[Dataset excerpt]
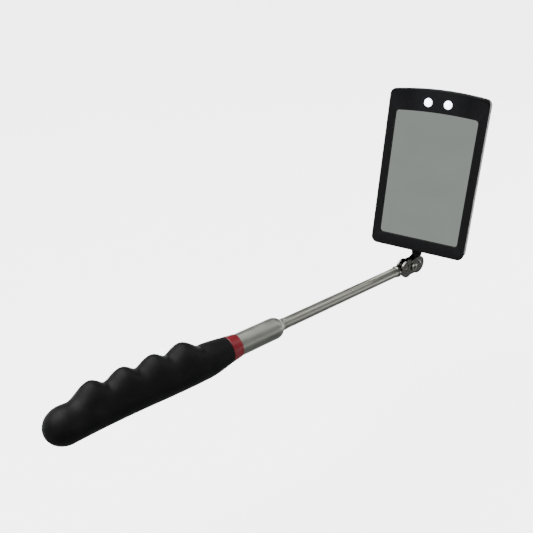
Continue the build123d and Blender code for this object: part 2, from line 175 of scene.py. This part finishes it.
def turned_metal():
    """Satin plated sleeve: faint rings from turning, hazy smudges."""
    look = Look("turned_metal", metallic=1.0)
    rings = look.noise(1 * MM, 3, stretch=(9.0, 0.15, 0.15))
    haze = look.noise(7 * MM, 4)
    look.colour(look.blend(haze, (0.092, 0.094, 0.084), (0.132, 0.134, 0.120)))
    look.roughness(haze, 0.36, 0.46)
    look.bump(rings, 0.012 * MM, 0.6)
    look.bump(look.noise(0.3 * MM, 2), 0.006 * MM, 0.5)
    return look.material


def drawn_metal():
    """Plated tube: fine draw lines along the axis, light scuffs from sliding."""
    look = Look("drawn_tube", metallic=1.0)
    lines = look.noise(0.5 * MM, 2, stretch=(0.02, 2.5, 2.5))
    scuffs = look.noise(3 * MM, 5, stretch=(0.5, 1, 1))
    look.colour(look.blend(scuffs, (0.100, 0.101, 0.090), (0.150, 0.150, 0.134)))
    look.roughness(scuffs, 0.26, 0.38)
    look.bump(lines, 0.006 * MM, 0.5)
    return look.material


def polished_metal(name, base, low, high):
    """Plated stamping or ball: clear reflections broken by smudges and tiny dents."""
    look = Look(name, metallic=1.0)
    smudge = look.noise(1.6 * MM, 4)
    look.colour(look.blend(smudge, tuple(0.8 * c for c in base), base))
    look.roughness(smudge, low, high)
    look.bump(look.noise(0.8 * MM, 3), 0.02 * MM, 0.45)
    return look.material


def moulded_black():
    """The head's black moulding: fine spark texture, polished a little on its edges."""
    look = Look("moulded_black")
    mottle = look.noise(12 * MM, 4)
    black = look.blend(mottle, (0.0006, 0.0006, 0.0006), (0.0009, 0.0009, 0.00096))
    look.colour(look.blend(look.edges(), black, (0.004, 0.004, 0.0044)))
    look.roughness(look.noise(3 * MM, 4), 0.34, 0.50)
    look.bump(look.cells(0.28 * MM), 0.02 * MM, 0.5)
    look.bump(look.noise(14 * MM, 2), 0.12 * MM, 0.25)
    return look.set(Specular_IOR_Level=0.025).material


def silvered_glass():
    """The mirror: a silvered back behind clear glass, with wiping haze and a slight waviness."""
    look = Look("silvered_glass", metallic=1.0)
    haze = look.noise(16 * MM, 5, stretch=(1, 0.6, 1.3))
    specks = look.between(look.noise(0.9 * MM, 2), 0.70, 0.80, 0.0, 0.35)
    silver = look.blend(haze, (0.42, 0.44, 0.42), (0.47, 0.48, 0.46))
    look.colour(look.blend(specks, silver, (0.32, 0.335, 0.32)))
    look.roughness(haze, 0.03, 0.10)
    look.bump(look.noise(30 * MM, 2), 0.02 * MM, 0.25)
    return look.set(Coat_Weight=0.5, Coat_Roughness=0.03).material


def lit_lamp():
    """A clear lens over a cold white chip: an even cold white glow whose tint wanders a little
    with fine noise.
    """
    look = Look("lit_lamp")
    glow = look.noise(1.5 * MM, 2)
    look.colour(look.blend(glow, (0.85, 0.90, 1.0), WHITE))
    look.roughness(glow, 0.06, 0.14)
    light = look.blend(glow, (0.62, 0.72, 1.0), (0.80, 0.87, 1.0))
    look.join(light, look.shader.inputs["Emission Color"])
    return look.set(Emission_Strength=5.0).material


def plain_grain(name, base, low, high, grain=0.6, metallic=0.0):
    """Small inner pieces: their own colour, grain and sheen."""
    look = Look(name, metallic=metallic)
    mottle = look.noise(4 * grain * MM, 4)
    look.colour(look.blend(mottle, tuple(0.75 * c for c in base), base))
    look.roughness(mottle, low, high)
    look.bump(look.noise(grain * MM, 3), 0.03 * MM, 0.5)
    return look.material


def circuit_board():
    """Green board with tinned pads scattered over it."""
    look = Look("circuit_board")
    pads = look.between(look.cells(3 * MM), 0.10, 0.16, 1.0, 0.0)
    green = look.blend(look.noise(2 * MM, 3), (0.008, 0.075, 0.028), (0.012, 0.12, 0.04))
    look.colour(look.blend(pads, green, (0.55, 0.54, 0.50)))
    look.roughness(look.noise(1 * MM, 2), 0.25, 0.4)
    return look.bump(pads, 0.05 * MM, 0.6).material


def dress(material, *names):
    """Gives the named CAD nodes this one material."""
    for name in names:
        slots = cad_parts[name].data.materials
        slots.clear()
        slots.append(material)


tube_finish = drawn_metal()
chrome = polished_metal("chrome", (0.080, 0.079, 0.072), 0.12, 0.26)
zinc = polished_metal("zinc_plate", (0.125, 0.123, 0.115), 0.20, 0.34)
black_moulding = moulded_black()
contact = plain_grain("nickel_strip", (0.62, 0.60, 0.53), 0.2, 0.35, 0.4, metallic=1.0)

dress(soft_grip(), "grip")
dress(red_plastic(), "collar_ring")
dress(turned_metal(), "handle_tube")
dress(tube_finish, "tube_1", "tube_2", "tube_3", "tube_4", "tip_rod")
dress(plain_grain("brass_spring", (0.62, 0.42, 0.16), 0.25, 0.4, 0.5, metallic=1.0),
      "shim_2", "shim_3", "shim_4", "shim_5")
dress(plain_grain("nylon", (0.72, 0.70, 0.62), 0.4, 0.55), "rear_bush")
dress(chrome, "tip_ferrule", "shaft_ball", "head_stud", "clamp_plate_front", "clamp_plate_rear")
dress(zinc, "clamp_screw", "lock_washer", "clamp_nut", "retaining_ring", "case_screws")
dress(black_moulding, "front_frame", "rear_shell", "battery_door", "swivel_socket")
dress(silvered_glass(), "mirror_glass")
dress(plain_grain("foam", (0.03, 0.03, 0.03), 0.8, 0.95, 0.4), "mirror_pad")
dress(lit_lamp(), "led_left", "led_right")
dress(circuit_board(), "led_board")
dress(plain_grain("switch_plastic", (0.02, 0.02, 0.02), 0.35, 0.5), "switch_body")
dress(plain_grain("knob_plastic", (0.035, 0.035, 0.037), 0.35, 0.5), "switch_knob")
dress(plain_grain("cell_can", (0.60, 0.60, 0.57), 0.18, 0.3, 0.8, metallic=1.0),
      "cell_left", "cell_right")
dress(contact, "front_contact", "door_contact")

# The mirror looks straight back along the tool, so the handle is kept out of its reflection.
for name in ("grip", "collar_ring", "handle_tube", "rear_bush", "tube_1", "tube_2", "tube_3",
             "tube_4", "shim_2", "shim_3", "shim_4", "shim_5", "tip_rod"):
    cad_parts[name].visible_glossy = False


# --- Floor, light and camera ---

def plain_mesh(name, corners, faces):
    """A new object made of flat faces."""
    mesh = bpy.data.meshes.new(name)
    mesh.from_pydata(corners, [], faces)
    thing = bpy.data.objects.new(name, mesh)
    bpy.context.scene.collection.objects.link(thing)
    return thing


def floor():
    """A plain pale floor below the lowest swing of the head."""
    signs = ((-1, -1), (1, -1), (1, 1), (-1, 1))
    corners = [(x * FLOOR_HALF, y * FLOOR_HALF, floor_height) for x, y in signs]
    plane = plain_mesh("floor", corners, [(0, 1, 2, 3)])
    look = Look("pale_floor")
    look.colour(look.blend(look.noise(0.3, 2), (0.86, 0.86, 0.86), (0.88, 0.88, 0.88)))
    look.roughness(look.noise(0.2, 2), 0.7, 0.8)
    plane.data.materials.append(look.set(Specular_IOR_Level=0.1).material)


def reflector():
    """Dim grey cards for the mirror and the metal to face. Only reflections show them."""
    back, front, right, left, top = -0.70, 0.60, -0.95, 0.55, 0.75
    base = floor_height + MM
    corners = [(front, right, base), (front, left, base), (back, left, base), (back, right, base),
               (back, left, top), (back, right, top)]
    card = plain_mesh("reflector", corners, [(0, 1, 2, 3), (3, 2, 4, 5)])
    material = bpy.data.materials.new("reflector")
    material.use_nodes = True
    tree = material.node_tree
    tree.nodes.clear()
    glow = tree.nodes.new("ShaderNodeEmission")
    glow.inputs["Color"].default_value = (0.95, 1.0, 0.97, 1)
    glow.inputs["Strength"].default_value = 0.62
    output = tree.nodes.new("ShaderNodeOutputMaterial")
    tree.links.new(glow.outputs["Emission"], output.inputs["Surface"])
    card.data.materials.append(material)
    card.visible_camera = card.visible_diffuse = card.visible_shadow = False


def studio():
    """A pale surround, bright above and behind the viewer and dimmer on the far side."""
    world = bpy.data.worlds.new("studio")
    bpy.context.scene.world = world
    world.use_nodes = True
    tree = world.node_tree
    tree.nodes.clear()
    place = tree.nodes.new("ShaderNodeTexCoord")
    towards = tree.nodes.new("ShaderNodeVectorMath")
    towards.operation = "DOT_PRODUCT"
    towards.inputs[1].default_value = Vector((-0.55, -0.65, 0.50)).normalized()
    ramp = tree.nodes.new("ShaderNodeMapRange")
    ramp.interpolation_type = "SMOOTHSTEP"
    set_range(ramp, -0.75, 0.65, 0.30, 1.25)
    background = tree.nodes.new("ShaderNodeBackground")
    output = tree.nodes.new("ShaderNodeOutputWorld")
    tree.links.new(place.outputs["Generated"], towards.inputs[0])
    tree.links.new(towards.outputs["Value"], ramp.inputs["Value"])
    tree.links.new(ramp.outputs["Result"], background.inputs["Strength"])
    tree.links.new(background.outputs["Background"], output.inputs["Surface"])
    background.inputs["Color"].default_value = (*WHITE, 1)


def hang(data, place, aim):
    """Puts a light at place, shining along aim."""
    lamp = bpy.data.objects.new(data.name, data)
    bpy.context.scene.collection.objects.link(lamp)
    lamp.location = place
    lamp.rotation_mode = "QUATERNION"
    lamp.rotation_quaternion = aim.to_track_quat("-Z", "Y")


def sky_panel(name, towards, energy, spread):
    """Even, soft light from one side that does not fade across the floor."""
    data = bpy.data.lights.new(name, "SUN")
    data.energy = energy
    data.angle = math.radians(spread)
    hang(data, (0, 0, 0), -Vector(towards))


def softbox(name, place, width, height, power):
    """A soft rectangular light aimed at the middle of the tool."""
    data = bpy.data.lights.new(name, "AREA")
    data.shape = "RECTANGLE"
    data.size = width
    data.size_y = height
    data.energy = power
    middle = Vector((sleeve_end, 0, 0.03))
    hang(data, place, middle - Vector(place))


def camera():
    """Looks down and along the tool from behind its right-hand side."""
    forward = Vector((0.6128, 0.6898, -0.3856)).normalized()
    right = Vector((0.7394, -0.6727, -0.0284))
    right = (right - forward * right.dot(forward)).normalized()
    data = bpy.data.cameras.new("camera")
    data.sensor_width = 36.0        # millimetres, as the lens
    data.lens = 43.55
    data.shift_x = -0.0751
    data.shift_y = -0.0374
    data.clip_start = 0.01
    view = bpy.data.objects.new("camera", data)
    bpy.context.scene.collection.objects.link(view)
    turn = Matrix((right, right.cross(forward), -forward)).transposed().to_4x4()
    place = Vector((sleeve_end, 0, 0)) + Vector(EYE) * MM
    view.matrix_world = Matrix.Translation(place) @ turn
    bpy.context.scene.camera = view


floor()
reflector()
studio()
sky_panel("ceiling", (-0.25, 0.30, 1.0), 15.0, 70)
softbox("key", (-0.80, 0.10, 1.00), 0.6, 0.6, 12)
softbox("fill", (1.10, -0.30, 0.70), 0.4, 0.8, 8)
camera()
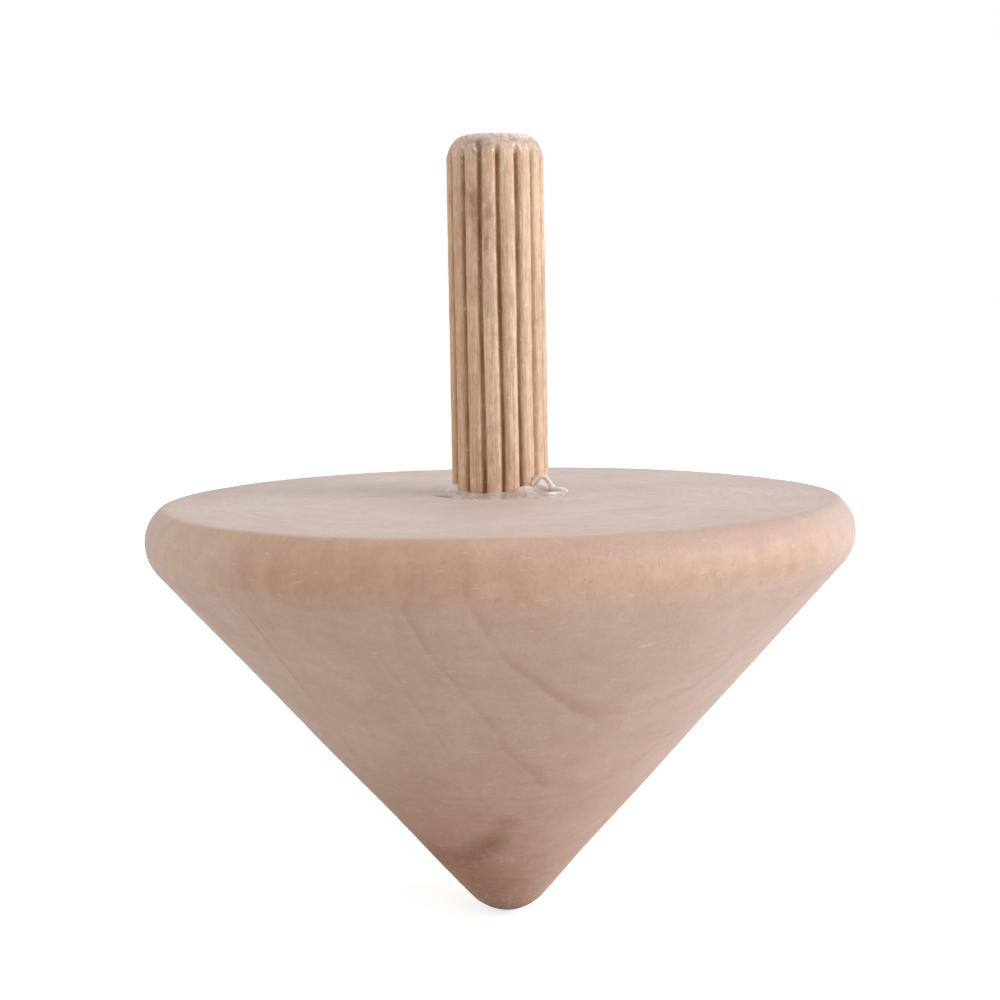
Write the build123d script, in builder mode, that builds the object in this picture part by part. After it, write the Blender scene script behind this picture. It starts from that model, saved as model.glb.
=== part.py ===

# [Stated problem]
Retype only this portion of the data above: the line containing "slots = cad_parts[name].data.materials", the line containing "slots.append(material)", and all lines between them, exactly.

# [Task solution]
        slots = cad_parts[name].data.materials
        slots.clear()
        slots.append(material)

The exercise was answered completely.